"Of course, when we speak of the conclusive presumptions attending a patent for lands, we assume that it was issued in a case where the department had jurisdiction to act and execute it; that is to say, in a case where the lands belonged to the United States, and provision had been made by law for their sale. If they never were public property, or had previously been disposed of, or if Congress had made no provision for their sale, or had reserved them, the department would have no jurisdiction to transfer them, and its attempted conveyance of them would be inoperative and void, no matter with what seeming regularity the forms of law may have been observed. The action of the department would, in that event, be like that of any other special tribunal not having jurisdiction of a case which it had assumed to decide. Matters of this kind, disclosing a want of jurisdiction, may be considered by a court of law. In such cases the objection to a patent reaches beyond the action of a special tribunal, and goes to the existence of a subject upon which it was competent to act.

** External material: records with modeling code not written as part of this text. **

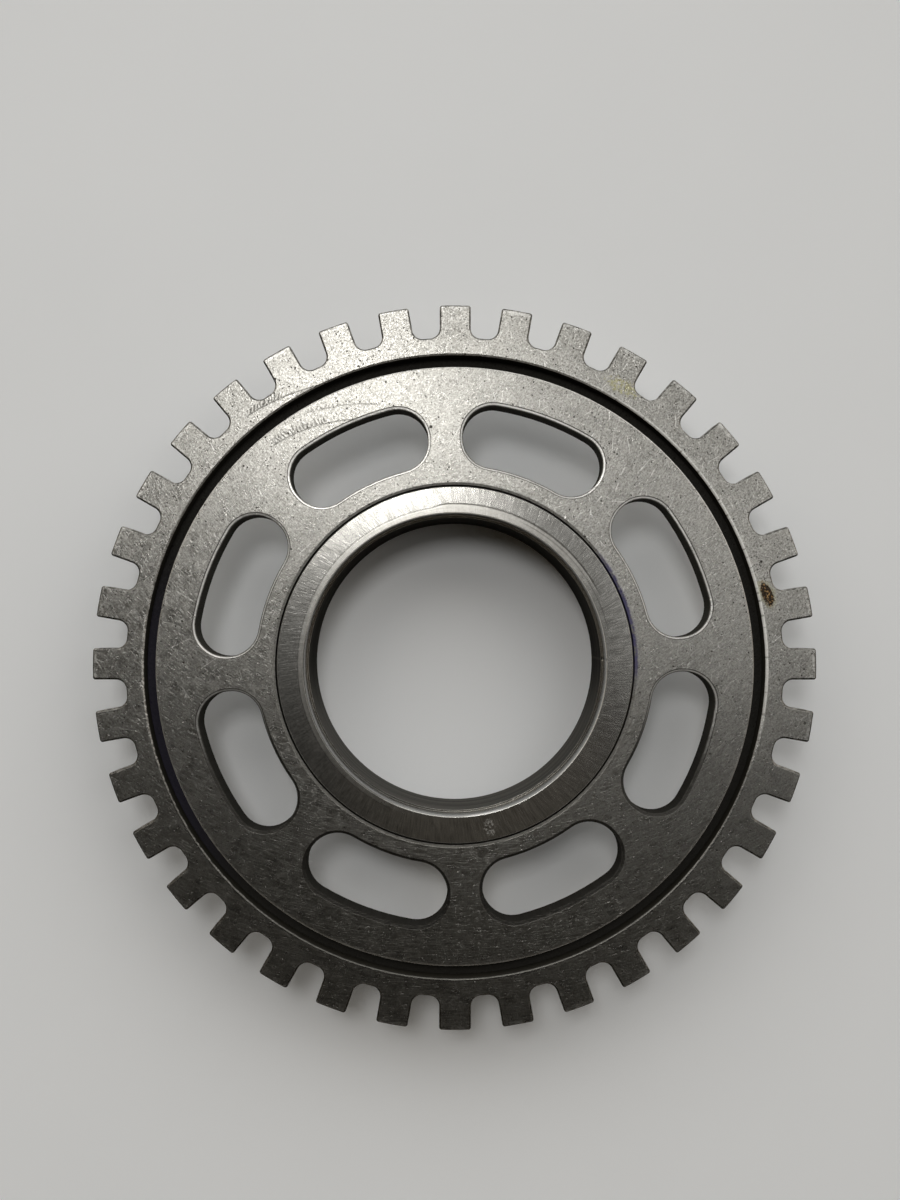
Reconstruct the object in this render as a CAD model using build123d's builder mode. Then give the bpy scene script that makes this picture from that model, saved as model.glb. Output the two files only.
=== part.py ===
from build123d import *
from math import hypot
import os

# Toothed speed-sensor wheel: a toothed ring on a slotted disc on a bored hub. Millimetres, degrees.
#
# The wheel's axis is Z. It stands on the hub's lower face at Z = 0, and its machined face looks up.
# A tooth and a slot are both centred on +X. Three concentric pieces make the wheel, each pressed on
# the next: toothed_ring on slotted_disc, slotted_disc on hub_ring. Where two of them meet they share
# one radius, groove_outer_radius or hub_seat_radius.

# Plate, which the toothed ring and the disc make together
outer_diameter = 97.0
plate_thickness = 3.5
plate_top = 11.3
plate_bottom = plate_top - plate_thickness

# Teeth: square, parallel-sided and equally spaced
tooth_count = 36
tooth_width = 4.2
tooth_height = 4.4
tooth_corner_radius = 0.35
tooth_root_radius = 1.4

# Groove between the toothed ring and the disc: a step turned in the disc's edge
groove_outer_radius = 41.7
groove_width = 1.6
groove_depth = 1.8
groove_floor_radius = 0.5

# Slots through the disc: arcs about the wheel's axis with rounded corners
slot_count = 8
slot_inner_radius = 26.8
slot_outer_radius = 35.3
slot_span = 36.2
slot_corner_radius = 4.1

# Hub: a shoulder carries the disc from below, and above its seat the hub's rim is slimmer, which
# leaves a narrow open seam around it
hub_face_rise = 0.3
hub_seat_radius = 24.15
hub_seam_width = 0.3
hub_seam_depth = 1.4
hub_shoulder_radius = 25.6

# Bore, with a shallow counterbore at the machined face
bore_radius = 20.0
counterbore_radius = 20.25
counterbore_depth = 3.1

# Edge breaks: chamfers, except for the rounded edges of the groove
tooth_edge_break = 0.22
slot_edge_break = 0.4
underside_edge_break = 0.25
groove_edge_radius = 0.25
seat_edge_break = 0.15
disc_bore_break = 0.27
hub_rim_break = 0.12
hub_foot_break = 0.6
bore_mouth_break = 0.1
bore_foot_break = 0.3

tip_radius = outer_diameter / 2
root_radius = tip_radius - tooth_height
groove_inner_radius = groove_outer_radius - groove_width
hub_rim_radius = hub_seat_radius - hub_seam_width
hub_top = plate_top + hub_face_rise
counterbore_floor = hub_top - counterbore_depth


def axis_distance(point):
    """Distance of a point or vertex from the wheel's axis."""
    return hypot(point.X, point.Y)


def rim_edges(solid, radius, height):
    """The circular edges about the wheel's axis that have this radius and lie at this height."""
    circles = solid.edges().filter_by(GeomType.CIRCLE)
    return circles.filter_by(
        lambda edge: abs(edge.radius - radius) < 1e-3
        and axis_distance(edge.arc_center) < 1e-3
        and abs(edge.arc_center.Z - height) < 1e-3
    )


# Toothed ring: its plain bore is pressed over the disc's rim
with BuildPart() as toothed_ring:
    with BuildSketch(Plane.XY.offset(plate_bottom)) as tooth_outline:
        with PolarLocations(0, tooth_count):
            Rectangle(tip_radius + 1, tooth_width, align=(Align.MIN, Align.CENTER))
        Circle(tip_radius, mode=Mode.INTERSECT)
        Circle(root_radius)
        tip_corners = tooth_outline.vertices().filter_by(lambda v: axis_distance(v) > tip_radius - 0.1)
        fillet(tip_corners, tooth_corner_radius)
        root_corners = tooth_outline.vertices().filter_by(lambda v: axis_distance(v) < root_radius + 0.1)
        fillet(root_corners, tooth_root_radius)
        Circle(groove_outer_radius, mode=Mode.SUBTRACT)
    extrude(amount=plate_thickness)
    top_face = toothed_ring.faces().sort_by(Axis.Z)[-1]
    bottom_face = toothed_ring.faces().sort_by(Axis.Z)[0]
    chamfer(top_face.outer_wire().edges() + bottom_face.outer_wire().edges(), tooth_edge_break)
    fillet(rim_edges(toothed_ring, groove_outer_radius, plate_top), groove_edge_radius)
    chamfer(rim_edges(toothed_ring, groove_outer_radius, plate_bottom), seat_edge_break)
toothed_ring.part.label = "toothed_ring"


# Outline of one slot, centred on +X
with BuildSketch() as slot_outline:
    with BuildLine():
        outer_arc = CenterArc((0, 0), slot_outer_radius, -slot_span / 2, slot_span)
        inner_arc = CenterArc((0, 0), slot_inner_radius, -slot_span / 2, slot_span)
        Line(outer_arc @ 0, inner_arc @ 0)
        Line(outer_arc @ 1, inner_arc @ 1)
    make_face()
    fillet(slot_outline.vertices(), slot_corner_radius)


# Slotted disc: carries the toothed ring on its stepped edge
with BuildPart() as slotted_disc:
    with BuildSketch(Plane.XY.offset(plate_bottom)):
        Circle(groove_outer_radius)
        Circle(hub_seat_radius, mode=Mode.SUBTRACT)
    extrude(amount=plate_thickness)
    with BuildSketch(Plane.XY.offset(plate_top)):
        Circle(groove_outer_radius)
        Circle(groove_inner_radius, mode=Mode.SUBTRACT)
    extrude(amount=-groove_depth, mode=Mode.SUBTRACT)
    fillet(rim_edges(slotted_disc, groove_inner_radius, plate_top - groove_depth), groove_floor_radius)
    fillet(rim_edges(slotted_disc, groove_inner_radius, plate_top), groove_edge_radius)
    chamfer(rim_edges(slotted_disc, groove_outer_radius, plate_bottom), seat_edge_break)
    chamfer(rim_edges(slotted_disc, hub_seat_radius, plate_top), disc_bore_break)
    with BuildSketch(Plane.XY.offset(plate_top)):
        with PolarLocations(0, slot_count):
            add(slot_outline.sketch)
    extrude(amount=-plate_thickness, mode=Mode.SUBTRACT)
    top_face = slotted_disc.faces().filter_by(Axis.Z).sort_by(Axis.Z)[-1]
    bottom_face = slotted_disc.faces().filter_by(Axis.Z).sort_by(Axis.Z)[0]
    for face, edge_break in ((top_face, slot_edge_break), (bottom_face, underside_edge_break)):
        slot_wires = [wire for wire in face.inner_wires() if len(wire.edges()) > 1]
        chamfer([edge for wire in slot_wires for edge in wire.edges()], edge_break)
slotted_disc.part.label = "slotted_disc"


# Hub ring: a turned barrel with a seat for the disc above its shoulder
with BuildPart() as hub_ring:
    with BuildSketch(Plane.XZ):
        with BuildLine():
            Polyline(
                (bore_radius, 0),
                (hub_shoulder_radius, 0),
                (hub_shoulder_radius, plate_bottom),
                (hub_seat_radius, plate_bottom),
                (hub_seat_radius, plate_top - hub_seam_depth),
                (hub_rim_radius, plate_top - hub_seam_depth),
                (hub_rim_radius, hub_top),
                (counterbore_radius, hub_top),
                (counterbore_radius, counterbore_floor),
                (bore_radius, counterbore_floor),
                close=True,
            )
        make_face()
    revolve(axis=Axis.Z)
    chamfer(rim_edges(hub_ring, hub_shoulder_radius, 0), hub_foot_break)
    chamfer(rim_edges(hub_ring, hub_shoulder_radius, plate_bottom), underside_edge_break)
    chamfer(rim_edges(hub_ring, hub_rim_radius, hub_top), hub_rim_break)
    chamfer(rim_edges(hub_ring, counterbore_radius, hub_top), bore_mouth_break)
    chamfer(rim_edges(hub_ring, bore_radius, 0), bore_foot_break)
hub_ring.part.label = "hub_ring"


os.makedirs("parts", exist_ok=True)
export_step(toothed_ring.part, "parts/toothed_ring.step")
export_step(slotted_disc.part, "parts/slotted_disc.step")
export_step(hub_ring.part, "parts/hub_ring.step")
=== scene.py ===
import math

import bpy
from mathutils import Matrix, Vector

# Looks for the toothed sensor wheel. Metres in the scene. Inside the materials every length is in
# millimetres, in the model's own frame: Z is the wheel's axis and angles are counted from +X.

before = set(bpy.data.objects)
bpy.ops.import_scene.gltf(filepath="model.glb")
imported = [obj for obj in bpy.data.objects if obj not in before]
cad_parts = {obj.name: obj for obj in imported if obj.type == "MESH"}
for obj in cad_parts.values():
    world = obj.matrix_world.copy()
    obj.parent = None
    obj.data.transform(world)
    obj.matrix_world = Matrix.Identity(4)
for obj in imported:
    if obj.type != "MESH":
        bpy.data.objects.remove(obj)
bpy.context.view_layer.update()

MM = 0.001
VIEW_UP = 110.0  # the direction, in degrees from +X, that is up in the main view

# Sizes of the wheel, as in the CAD
PLATE_TOP = 11.3
HUB_TOP = 11.6
TIP_RADIUS = 48.5
ROOT_RADIUS = 44.1
GROOVE_INNER = 40.1
GROOVE_OUTER = 41.7
SEAM_INNER = 23.85
SEAM_OUTER = 24.15
COUNTERBORE_FLOOR = 8.5
SLOT_EDGE_BREAK = 0.4
RIM_RADIUS = 41.0  # roughly the radius of the groove's two rims
HUB_RADIUS = 22.0  # middle of the hub's face


# ---------------------------------------------------------------- node building

class Value:
    """A node's output that can be used in arithmetic with numbers and other outputs."""

    def __init__(self, graph, socket):
        self.graph = graph
        self.socket = socket

    def __add__(self, other):
        return self.graph.math("ADD", self, other)

    def __radd__(self, other):
        return self.graph.math("ADD", other, self)

    def __sub__(self, other):
        return self.graph.math("SUBTRACT", self, other)

    def __rsub__(self, other):
        return self.graph.math("SUBTRACT", other, self)

    def __mul__(self, other):
        return self.graph.math("MULTIPLY", self, other)

    def __truediv__(self, other):
        return self.graph.math("DIVIDE", self, other)

    def __abs__(self):
        return self.graph.math("ABSOLUTE", self)


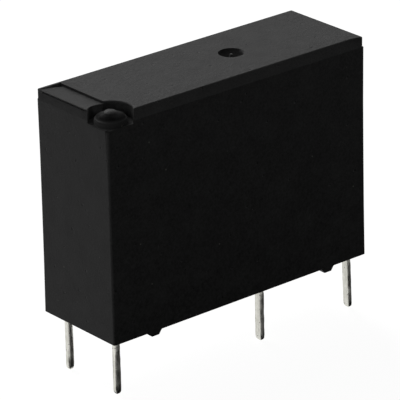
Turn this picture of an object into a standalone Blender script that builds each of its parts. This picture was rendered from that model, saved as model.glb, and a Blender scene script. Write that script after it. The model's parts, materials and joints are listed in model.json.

"The general doctrine declared may be stated in a different form, thus: a patent, in a court of law, is conclusive as to all matters properly determinable by the Land Department, when its action is within the scope of its authority; that is, when it has jurisdiction under the law to convey the land. In that court the patent is unassailable for mere errors of judgment. Indeed the doctrine as to the regularity and validity of its acts, where it has jurisdiction, goes so far that if in any circumstances under existing law a patent would be held valid, it will be presumed that such circumstances existed.

"On the other hand, a patent may be collaterally impeached in any action, and its operation as a conveyance defeated, by showing that the department had no jurisdiction to dispose of the lands; that is, that the law did not provide for selling them, or that they had been preserved from sale or dedicated to special purposes, or had been previously transferred to others. In establishing any of these particulars, the judgment of the department, upon matters properly before it, is not assailed nor is the regularity of its proceedings called into question; but its authority to act at all is denied and shown never to have existed."

In a series of cases, the court has given to customs officers final and conclusive authority in the matter of appraisement and classification of imports.

In Hilton v. Merritt10 it was held that Congress having by statute made the appraisers' judgment final and conclusive, an appeal therefrom might not be made to the judiciary, the court saying: "We are of opinion . . . that the valuation made by the customs officers was not open to question in an action at law, as long as the officers acted without fraud and within the power conferred on them by the statute. The evidence offered by the plaintiffs and ruled out by the court tended only to show carelessness or irregularity in the discharge of their duties by the customs officers, but not that they were assuming powers not conferred by the statute."

In Buttfield v. Stranahan11 the court held conclusive the judgment of the customs officers with reference to the fact whether or not a given importation of tea was of a grade that, under law, entitled it to entrance into the country.